CAREW, Sir William, 5th Bt. (1689-1744), of Antony, Cornw.

Published in The History of Parliament: the House of Commons 1715-1754, ed. R. Sedgwick, 1970
Available from Boydell and Brewer

Constituency

Dates

17 Jan. 1711 - 1713
1713 - 8 Mar. 1744

Family and Education

bap. 24 Jan. 1689, 2nd s. of Sir John Carew, 3rd Bt., M.P., by Mary, da. of Sir William Morice, 1st Bt. M.P., of Werrington, Devon. educ. Exeter, Oxf. 1707. m. 31 Dec. 1713, Lady Anne Coventry, da. of Gilbert, 4th Earl of Coventry, 1s. suc. bro. c.1704.

Offices Held

Biography

In 1715 Carew was returned as a Tory for Cornwall, which his father, grandfather and great-grandfather had also represented. Arrested on suspicion of high treason in 1715, he was granted bail in February 1716.1 According to a French envoy, who met the Jacobite leaders in 1743,

feu M. Craggs, secrétaire d’état, qui aimoit fort son maître et un peu sa patrie, propose en 1719 aux principaux des Toris, dont M. le chevr Carew député pour la province de Cornwall est encore en vie, que s’ils vouloient quitter le chevr de St. Georges, et entreprendre les affaires de son maître, il se croiyoit obligé de se porter a leur confier l’administration, parce que par leur crédit dans la nation ils pouvoient faire tout d’une manière conforme aux règles de la constitution, ce que les Whigs n’étoient point en état de faire sans corruption et sans des mesures violentes et arbitraires ... La proposition ne fut pas acceptée.2

Included in a list of probable supporters sent to the Pretender in 1721, he was in touch with Atterbury’s agents in 1722.3 He is mentioned in the 7th report of the South Sea inquiry as having accepted £1,000 stock at 300 on 25 Mar. 1720 without paying for it.4 He stood unsuccessfully for Saltash in 1722, but was returned for the county, which he continued to represent unopposed till his death.

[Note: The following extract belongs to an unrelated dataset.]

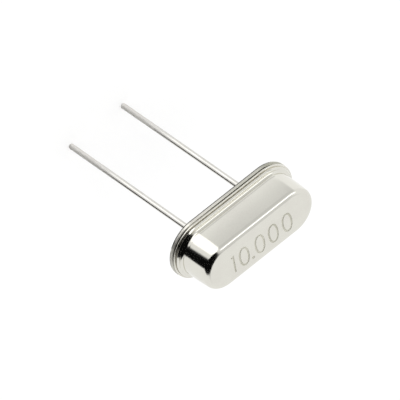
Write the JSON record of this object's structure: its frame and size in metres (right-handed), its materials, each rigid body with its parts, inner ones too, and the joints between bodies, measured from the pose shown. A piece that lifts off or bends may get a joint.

His only reported speech was against the Quakers’ tithe bill of 3 May 1736. He took part in the subscription to regain some of the Cornish boroughs from the Administration in 1741.5 He was involved in the plans for a French landing to restore the Stuarts in the spring of 1744, figuring in a list of ‘distinguished’ supporters sent to the French in 1743, when the plan for the landing was communicated to him.6 He died 8 Mar. 1744.

Ref Volumes: 1715-1754

Author: Eveline Cruickshanks

Notes

  • 1. CJ, xviii. 328; Newcastle Courant, 1716.
  • 2. AEM D Angl. 82, ff. 4-23.
  • 3. Stuart mss 65/16; Report from the Committee appointed to examine Christopher Layer (1723), App. F. 11.
  • 4. CJ, xix. 573, 578.
  • 5. See ST. AUBYN, Sir John, 3rd Bt.
  • 6. Stuart mss 248/151; AEM D Angl. 82, ff. 62-109.